À l'ombre des oliviers
la
terre s'est ouverte au ciel, à la lumière des eaux..»
Casimiro
de Brito – traduction Michelle Giudicelli
«Et
mon père est en bas
Il
porte un olivier vieux de mille ans
Qui
n’est ni d’Orient, ni d’Occident
Il
se repose peut-être des conquérants
Se
penche légèrement sur moi
Et
me cueille des iris»
Mahmoud
Darwich «pourquoi as-tu laissé le cheval à sa solitude ?»
«On
remplissait à la pelle de bois les couffes de sparterie semblables à
des bérets d'un mètre de diamètre avec la pulpe ruisselante dans
laquelle la meule tournait. Ces bérets étaient empilés les uns
sur les autres sous le plateau de la presse. Il y avait cinq ou six
de ces presses. Huit hommes nus armés de longues barres de bois
plantaient ces barres dans les trous du moyeu et, tirant de toutes
leurs forces, exprimaient l'huile....
Déjà,
l'huile était comme de l'or. Chaque fois que l'équipe bandait ses
reins, tirait sur la barre, tout le presse s'illuminait d'huile comme
si on avait allumé une grosse lampe dans les couffes de sparterie.

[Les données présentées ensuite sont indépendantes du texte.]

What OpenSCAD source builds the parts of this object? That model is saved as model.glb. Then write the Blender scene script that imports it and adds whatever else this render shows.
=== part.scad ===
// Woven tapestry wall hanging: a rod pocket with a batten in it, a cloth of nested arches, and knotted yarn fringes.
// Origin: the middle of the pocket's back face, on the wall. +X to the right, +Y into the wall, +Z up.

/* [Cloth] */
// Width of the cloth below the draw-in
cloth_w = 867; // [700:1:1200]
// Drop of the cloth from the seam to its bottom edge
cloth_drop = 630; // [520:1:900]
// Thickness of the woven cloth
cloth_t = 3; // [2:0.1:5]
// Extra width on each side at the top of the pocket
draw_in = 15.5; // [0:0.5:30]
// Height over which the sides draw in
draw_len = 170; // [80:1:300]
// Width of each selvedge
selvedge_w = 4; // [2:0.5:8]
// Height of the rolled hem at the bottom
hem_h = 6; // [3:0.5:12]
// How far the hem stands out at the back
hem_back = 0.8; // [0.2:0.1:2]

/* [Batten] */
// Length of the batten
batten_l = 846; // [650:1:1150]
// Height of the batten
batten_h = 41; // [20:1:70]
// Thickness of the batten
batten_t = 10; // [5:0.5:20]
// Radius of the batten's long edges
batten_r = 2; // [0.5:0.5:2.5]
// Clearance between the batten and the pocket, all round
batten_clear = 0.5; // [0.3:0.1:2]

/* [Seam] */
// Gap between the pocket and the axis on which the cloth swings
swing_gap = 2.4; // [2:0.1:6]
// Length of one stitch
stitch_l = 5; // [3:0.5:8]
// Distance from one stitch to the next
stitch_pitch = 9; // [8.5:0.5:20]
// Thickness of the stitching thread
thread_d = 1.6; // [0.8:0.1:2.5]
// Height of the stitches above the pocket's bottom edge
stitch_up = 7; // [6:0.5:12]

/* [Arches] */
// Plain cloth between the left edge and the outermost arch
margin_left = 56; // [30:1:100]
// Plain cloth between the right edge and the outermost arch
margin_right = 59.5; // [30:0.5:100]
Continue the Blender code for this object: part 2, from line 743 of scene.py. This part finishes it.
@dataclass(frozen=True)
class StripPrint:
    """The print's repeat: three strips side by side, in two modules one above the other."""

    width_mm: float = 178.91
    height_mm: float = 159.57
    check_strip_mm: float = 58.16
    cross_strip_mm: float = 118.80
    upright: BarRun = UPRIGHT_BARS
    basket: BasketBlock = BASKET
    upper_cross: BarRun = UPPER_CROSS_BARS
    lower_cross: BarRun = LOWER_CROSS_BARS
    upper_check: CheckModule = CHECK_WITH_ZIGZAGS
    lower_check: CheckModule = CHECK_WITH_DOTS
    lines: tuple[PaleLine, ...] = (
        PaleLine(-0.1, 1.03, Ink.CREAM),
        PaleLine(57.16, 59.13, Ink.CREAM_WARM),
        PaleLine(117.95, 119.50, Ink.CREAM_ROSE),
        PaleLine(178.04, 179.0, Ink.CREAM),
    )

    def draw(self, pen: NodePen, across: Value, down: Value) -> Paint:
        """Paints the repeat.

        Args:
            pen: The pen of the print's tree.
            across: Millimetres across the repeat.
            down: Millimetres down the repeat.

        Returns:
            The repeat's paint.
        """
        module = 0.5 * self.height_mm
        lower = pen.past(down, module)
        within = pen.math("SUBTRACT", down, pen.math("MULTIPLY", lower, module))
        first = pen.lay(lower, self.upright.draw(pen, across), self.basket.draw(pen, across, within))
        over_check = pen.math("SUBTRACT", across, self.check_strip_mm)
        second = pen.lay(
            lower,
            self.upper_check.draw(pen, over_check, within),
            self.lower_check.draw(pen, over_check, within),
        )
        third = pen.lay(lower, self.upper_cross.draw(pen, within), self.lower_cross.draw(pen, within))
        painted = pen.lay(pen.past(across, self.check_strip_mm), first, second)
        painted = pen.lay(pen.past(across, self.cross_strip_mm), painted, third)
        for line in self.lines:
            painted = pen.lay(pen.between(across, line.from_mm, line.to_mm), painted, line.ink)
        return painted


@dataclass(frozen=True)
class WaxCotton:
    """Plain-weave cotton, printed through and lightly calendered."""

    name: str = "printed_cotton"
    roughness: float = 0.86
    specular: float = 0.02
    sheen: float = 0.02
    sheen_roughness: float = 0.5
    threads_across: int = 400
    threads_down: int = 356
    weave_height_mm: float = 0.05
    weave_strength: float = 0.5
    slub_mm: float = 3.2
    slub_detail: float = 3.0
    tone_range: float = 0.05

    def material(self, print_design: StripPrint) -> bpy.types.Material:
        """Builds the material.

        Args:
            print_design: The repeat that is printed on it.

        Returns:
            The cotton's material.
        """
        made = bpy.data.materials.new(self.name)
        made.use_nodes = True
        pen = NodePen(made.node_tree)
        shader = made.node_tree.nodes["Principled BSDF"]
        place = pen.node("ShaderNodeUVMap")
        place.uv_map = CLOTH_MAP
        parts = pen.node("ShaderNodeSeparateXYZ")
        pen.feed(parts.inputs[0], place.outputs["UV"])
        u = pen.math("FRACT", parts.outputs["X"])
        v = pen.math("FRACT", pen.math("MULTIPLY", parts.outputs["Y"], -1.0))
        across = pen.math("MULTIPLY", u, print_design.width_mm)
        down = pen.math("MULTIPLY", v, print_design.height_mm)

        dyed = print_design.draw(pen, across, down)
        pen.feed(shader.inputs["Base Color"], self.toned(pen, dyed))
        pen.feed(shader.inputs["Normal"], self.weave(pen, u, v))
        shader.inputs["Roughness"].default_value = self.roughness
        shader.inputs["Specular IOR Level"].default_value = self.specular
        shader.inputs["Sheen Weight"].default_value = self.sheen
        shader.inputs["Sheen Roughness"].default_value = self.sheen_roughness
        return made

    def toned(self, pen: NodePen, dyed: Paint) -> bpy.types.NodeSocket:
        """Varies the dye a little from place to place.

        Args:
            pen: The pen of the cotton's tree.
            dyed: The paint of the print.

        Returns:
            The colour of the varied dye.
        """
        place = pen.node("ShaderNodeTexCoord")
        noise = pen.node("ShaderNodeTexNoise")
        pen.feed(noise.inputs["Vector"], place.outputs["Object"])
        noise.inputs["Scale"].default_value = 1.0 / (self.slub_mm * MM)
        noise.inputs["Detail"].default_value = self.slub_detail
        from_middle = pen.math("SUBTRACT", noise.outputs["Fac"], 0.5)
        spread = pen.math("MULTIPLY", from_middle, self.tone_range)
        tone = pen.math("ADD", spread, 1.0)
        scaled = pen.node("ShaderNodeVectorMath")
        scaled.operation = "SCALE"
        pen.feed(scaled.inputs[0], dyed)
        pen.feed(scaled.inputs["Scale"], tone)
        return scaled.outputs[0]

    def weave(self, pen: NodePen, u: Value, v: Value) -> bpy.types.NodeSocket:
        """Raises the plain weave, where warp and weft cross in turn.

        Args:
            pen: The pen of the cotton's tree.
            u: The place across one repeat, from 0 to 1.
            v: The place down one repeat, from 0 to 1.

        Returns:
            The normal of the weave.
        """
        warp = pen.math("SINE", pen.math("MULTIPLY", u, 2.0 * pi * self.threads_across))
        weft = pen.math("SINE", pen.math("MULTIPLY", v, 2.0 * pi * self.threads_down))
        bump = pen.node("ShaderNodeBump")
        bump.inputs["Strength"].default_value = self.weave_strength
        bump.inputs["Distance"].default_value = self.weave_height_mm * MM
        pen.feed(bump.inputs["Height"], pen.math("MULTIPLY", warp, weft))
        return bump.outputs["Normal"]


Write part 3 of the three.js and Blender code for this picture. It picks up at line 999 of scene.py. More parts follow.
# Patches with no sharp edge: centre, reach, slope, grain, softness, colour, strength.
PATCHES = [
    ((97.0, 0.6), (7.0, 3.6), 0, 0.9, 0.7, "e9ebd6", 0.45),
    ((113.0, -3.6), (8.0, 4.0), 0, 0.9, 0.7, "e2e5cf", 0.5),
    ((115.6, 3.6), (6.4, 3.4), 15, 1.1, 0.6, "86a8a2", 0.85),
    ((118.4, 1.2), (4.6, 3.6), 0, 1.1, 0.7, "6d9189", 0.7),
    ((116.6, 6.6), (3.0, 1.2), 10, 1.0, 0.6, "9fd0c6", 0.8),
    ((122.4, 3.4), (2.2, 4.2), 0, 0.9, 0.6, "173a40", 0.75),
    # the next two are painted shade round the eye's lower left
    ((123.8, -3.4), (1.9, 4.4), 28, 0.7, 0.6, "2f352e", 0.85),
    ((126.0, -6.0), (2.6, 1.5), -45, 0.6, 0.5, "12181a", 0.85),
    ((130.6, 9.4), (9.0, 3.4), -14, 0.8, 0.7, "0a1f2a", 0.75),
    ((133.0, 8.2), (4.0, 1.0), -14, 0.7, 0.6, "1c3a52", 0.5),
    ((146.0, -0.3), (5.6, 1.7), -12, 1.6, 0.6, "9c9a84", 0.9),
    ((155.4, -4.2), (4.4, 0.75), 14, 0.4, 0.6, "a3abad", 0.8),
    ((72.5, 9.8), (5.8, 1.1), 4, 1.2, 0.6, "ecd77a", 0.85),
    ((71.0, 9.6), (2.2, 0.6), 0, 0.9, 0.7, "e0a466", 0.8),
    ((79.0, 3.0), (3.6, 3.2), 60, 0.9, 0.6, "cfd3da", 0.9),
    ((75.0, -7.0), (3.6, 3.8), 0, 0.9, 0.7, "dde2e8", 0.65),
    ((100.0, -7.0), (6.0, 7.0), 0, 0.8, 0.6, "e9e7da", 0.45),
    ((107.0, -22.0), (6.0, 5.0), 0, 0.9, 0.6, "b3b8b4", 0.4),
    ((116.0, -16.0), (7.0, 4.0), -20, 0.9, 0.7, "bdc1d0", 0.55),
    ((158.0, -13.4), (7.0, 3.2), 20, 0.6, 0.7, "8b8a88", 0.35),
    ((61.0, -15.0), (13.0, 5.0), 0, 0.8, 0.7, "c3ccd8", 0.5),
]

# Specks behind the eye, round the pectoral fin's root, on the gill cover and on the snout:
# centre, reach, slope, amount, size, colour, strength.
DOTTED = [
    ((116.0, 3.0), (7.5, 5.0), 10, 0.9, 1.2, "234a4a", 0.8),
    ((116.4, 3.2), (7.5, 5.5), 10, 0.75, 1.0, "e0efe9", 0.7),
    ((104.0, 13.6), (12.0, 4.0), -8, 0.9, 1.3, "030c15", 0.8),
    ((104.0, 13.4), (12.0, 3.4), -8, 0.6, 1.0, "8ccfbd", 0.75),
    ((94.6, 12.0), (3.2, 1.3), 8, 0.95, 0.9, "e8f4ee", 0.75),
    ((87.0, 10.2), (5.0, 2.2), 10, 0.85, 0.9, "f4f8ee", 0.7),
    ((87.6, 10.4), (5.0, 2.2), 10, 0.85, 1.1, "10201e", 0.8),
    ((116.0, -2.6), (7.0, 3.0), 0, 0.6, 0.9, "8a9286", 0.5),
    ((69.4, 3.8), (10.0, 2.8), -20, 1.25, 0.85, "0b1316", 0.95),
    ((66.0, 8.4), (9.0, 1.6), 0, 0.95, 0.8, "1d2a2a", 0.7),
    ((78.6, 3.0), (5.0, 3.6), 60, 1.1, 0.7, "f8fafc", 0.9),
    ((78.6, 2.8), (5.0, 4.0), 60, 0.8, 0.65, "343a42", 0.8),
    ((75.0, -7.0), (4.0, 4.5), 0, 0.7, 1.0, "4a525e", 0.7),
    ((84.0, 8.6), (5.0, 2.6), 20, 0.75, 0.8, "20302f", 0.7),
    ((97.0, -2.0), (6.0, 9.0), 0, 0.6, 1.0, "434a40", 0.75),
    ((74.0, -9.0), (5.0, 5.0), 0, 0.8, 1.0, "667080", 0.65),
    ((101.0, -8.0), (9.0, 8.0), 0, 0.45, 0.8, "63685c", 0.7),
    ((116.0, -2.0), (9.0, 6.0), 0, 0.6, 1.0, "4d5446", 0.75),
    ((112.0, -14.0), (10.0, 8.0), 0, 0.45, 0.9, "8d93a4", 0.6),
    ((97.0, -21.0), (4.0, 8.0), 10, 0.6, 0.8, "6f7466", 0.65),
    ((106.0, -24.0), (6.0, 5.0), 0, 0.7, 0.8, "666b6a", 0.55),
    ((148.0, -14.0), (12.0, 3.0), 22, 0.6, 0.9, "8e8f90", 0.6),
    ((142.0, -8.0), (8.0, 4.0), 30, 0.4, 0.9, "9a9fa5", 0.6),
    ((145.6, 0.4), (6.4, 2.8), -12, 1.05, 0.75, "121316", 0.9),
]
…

Elle glissait dans des canalisations de bois jusqu'à la grande cuve
d'eau fumante que chauffait le brasier. Là, elle s'y dépouillait,
elle y perdit ses humeurs. Quatre hommes, exactement comme des
diables et qui paraissaient même être en métal luisant tant ils
étaient barbouillés d'huile, armés de grandes louches cueillaient
la «vierge» qui état montée
à la surface de l'eau.»
Giono
«Arcadie, Arcadie»
«Dominant
le port et la ville de Tingris telle une vigie, une petite maison
solitaire bâtie sur la corniche. Assis dans le patio à ciel ouvert,
les jambes allongées sous une table basse et ronde, le général
Tariq Bnou Ziyyad prenait son petit déjeuner dans un concert
d'oiseaux saluant le lever du soleil. Sa galette d'orge, il la
mastiquait soigneusement, lentement, comme s'il avait tout le temps,
sans presque faire bouger ses mâchoires. Chaque bouchée était
suivie d'une gorgée de petit lait, puis d'une olive violette. Sur la
table s'entassaient un à un les noyaux, à mesure que les chefs des
commandos s'inclinaient l'un après l'autre devant lui et faisaient
leurs rapports.»
Driss
Chraibi
«Naissance
à l'aube»
Tout
cela, pardonnez-moi, si vous avez lu, parce que j'aime cet arbre,
donc, et ses légendes, mais surtout pour lui faire un peu honte à
lui, le fol de ma cour, lui apprendre ce que doit être un olivier
qui se respecte, qui étale ses branches, au dessus d'un tronc
puissant, qui se creusera, se ravinera avec les ans, comme celui
plusieurs fois centenaire qui ouvre la série d'images, accroché à
une terrasse au dessus de la plaine d'Ollioules, un arbre aux
merveilleuses petites feuilles qui dédaignent le vert, se contentent
d'un gris que le soleil argente quand le vent les retrousse.
Il
s'est haussé du col, m'a rappelé que j'étais son soigneur, m'a
demandé si, moi, je savais en parler comme, par exemple Homère (là
il prenait un risque parce que l'olivier de l'Odyssée, du moins
celui là, subit un sort honorifique mais passablement cruel – mais
il n'avait pas tort, cette longue tartine ayant pour but de trop
m'occuper pour que je songe que je suis incapable d'écrire le texte
que voulais, même sans imaginer un instant que je pourrais égaler
cela).
Mais il est le seul en situation.
15 commentaires:
Vous vous en doutez bien. Je partage ce grand intérêt pour ces géants de la nature, l'arbre. J'aurais voulu écrire un si bel hommage et j'ai parcouru à plus d'une reprise cette rubrique toute en séduction. D'Homère à Giono, l'éventail est riche et les liens rigoureusement choisis.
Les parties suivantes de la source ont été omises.